Introduction
In a previous post on what makes up an ID number I mention that
The second last number used to be a racial identifier but now means nothing.
But I never went into the topic so lets dive into the options – today it is for almost everyone 08 (I suspect a 09 or two may be floating around) but in the “bad old days” there was a variety of options:
Population Group | S.A. Citizen | Non-S.A. Citizen |
White | 00 | 10 |
Cape Coloured | 01 | 11 |
Malay | 02 | 12 |
Griqua | 03 | 13 |
Chinese | 04 | 14 |
Indian | 05 | 15 |
Other Asian | 06 | 16 |
Other Coloured | 07 | 17 |
For my non-South African readers the use of Coloured as a group here is not the same as the American racial slur, in South Africa we have a population group called Coloured: http://en.wikipedia.org/wiki/Coloured
How did we change from the old to the new?
So what happened to those bits as we do not have them now? In 1986 there was the introduction of a new law: Identification Act no 72, which caused the law that made the classification (and a horrible concept where every black person had to carry a “Pass Book”) repelled.

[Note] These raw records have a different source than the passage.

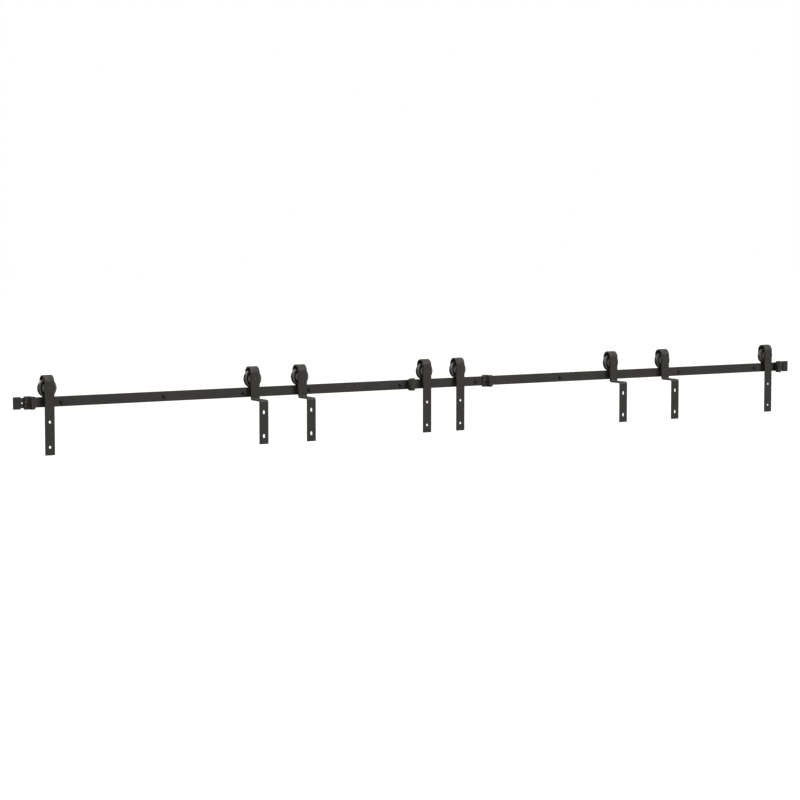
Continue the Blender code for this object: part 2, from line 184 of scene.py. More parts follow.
AXLE_CENTRE_DEPTH = 0.0012
AXLE_COLLAR_FIT = 0.00005
AXLE_ROUNDING = 0.0005
AXLE_STEPS = 56
COLLAR_BORE_MIDDLE = 0.003

# Nuts: a hexagonal bar whose corners are cut by a shallow cone at both ends.
CORNER_SHARPNESS = 64
CORNER_OVERREACH = 1.06
NUT_STEPS = 96
NUT_INSET = 0.0002
NUT_LIP = 0.00006
CHAMFER_STEPS = 7
CHAMFER_SLOPE = 0.62

# Turned shapes: the radius that counts as the axis, the most of a side that a rounded
# corner may take, and the angles that stay sharp.
ON_AXIS = 1e-7
CORNER_SHARE = 0.45
TURNED_SHARP_ANGLE = math.radians(60)
THREAD_SHARP_ANGLE = math.radians(50)

# Camera and surroundings.
CAMERA_PLACE = (-5.60457, -8.69736, 0.79567)
CAMERA_YAW = -0.55835
CAMERA_PITCH = -0.08403
CAMERA_LENS = 109.099
CAMERA_SENSOR = 36.0
CAMERA_REACH = 300.0
BRIGHT_SIDE = (0.20, -0.45, 0.87)
BRIGHT_LIGHT = 0.75
DIM_LIGHT = 0.05
FLOOR_Z = -2.1
FLOOR_HALF_SIZE = 60.0
FLOOR_GLOW = 0.55

# Soft panels, all aimed at the middle of the rail: name, place, size and power.
LIGHTS = (
    ("key_panel", (6.5, -13.0, 9.5), 7.0, 2100),
    ("top_panel", (-1.5, -1.0, 5.5), 3.5, 150),
    ("back_panel", (-6.0, 4.0, 3.5), 3.5, 190),
    ("rear_panel", (-2.0, 10.0, 4.0), 5.0, 900),
)

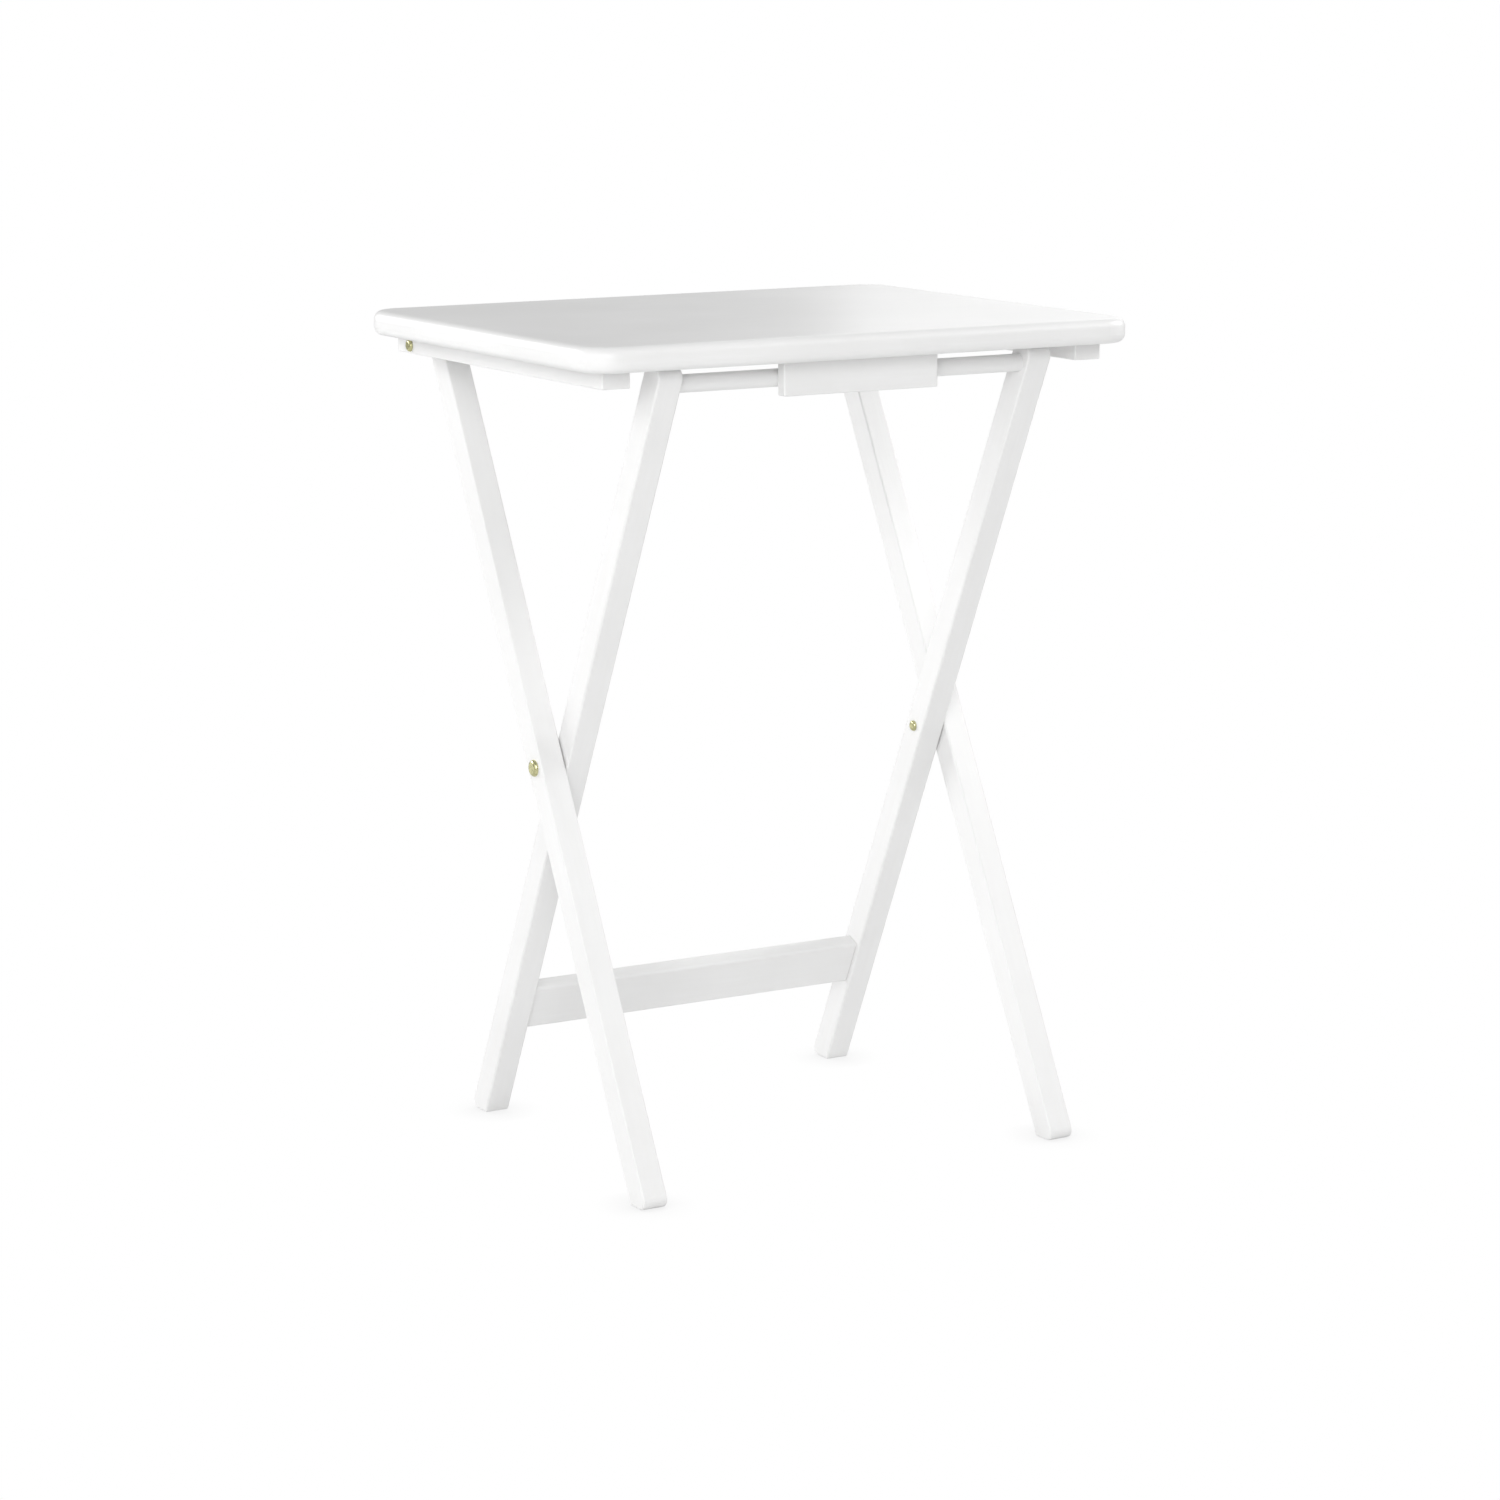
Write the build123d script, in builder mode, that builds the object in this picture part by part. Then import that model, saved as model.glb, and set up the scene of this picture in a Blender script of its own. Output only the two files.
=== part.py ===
from build123d import *
import os
from math import cos, radians, sin, tan

# Folding tray table, standing open.  Units are mm.  X runs along the long edge, +Y points to the
# rear, +Z up.  The origin is on the floor, under the middle of the tabletop.

# Tabletop
top_w = 482.0
top_d = 386.0
top_t = 19.5
top_h = 656.0
corner_r = 27.0
edge_r = 7.0
underside = top_h - top_t

# Legs: each pair crosses at one height and leans a different way
leg_w = 21.0
leg_d = 22.8
arris_r = 1.6
outer_lean = 27.5
inner_lean = -25.5
cross_y = -8.9
cross_z = 312.7
outer_x = 185.3
washer_t = 1.0
inner_x = outer_x - leg_w - washer_t
outer_face = outer_x + leg_w / 2
inner_face = inner_x - leg_w / 2
toe_r = 6.5
inner_top_r = 7.5
end_r = 1.5
mitre_r = 3.0
top_gap = 0.5

# Battens under the tabletop
batten_w = 23.6
batten_h = 13.5
batten_front = -170.4
batten_rear = 172.0
batten_x = outer_face + washer_t + batten_w / 2
batten_out = batten_x + batten_w / 2
batten_r = 1.2

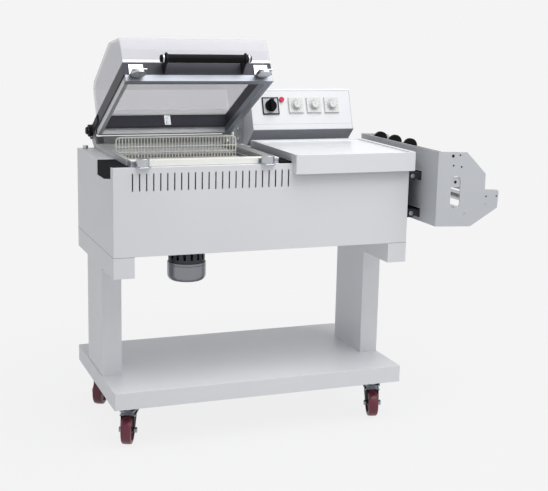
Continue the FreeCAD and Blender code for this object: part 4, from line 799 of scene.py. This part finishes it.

So over the course of 1986 and 1987 everyone in South Africa was issued a new ID number and somewhere inside the government there is a database that maps old ID numbers to new ones for people born before 1986! I can’t remember what this was process was like, since I was about 4 years old at this point. This means though I have a different number on my birth certificate to what I use now!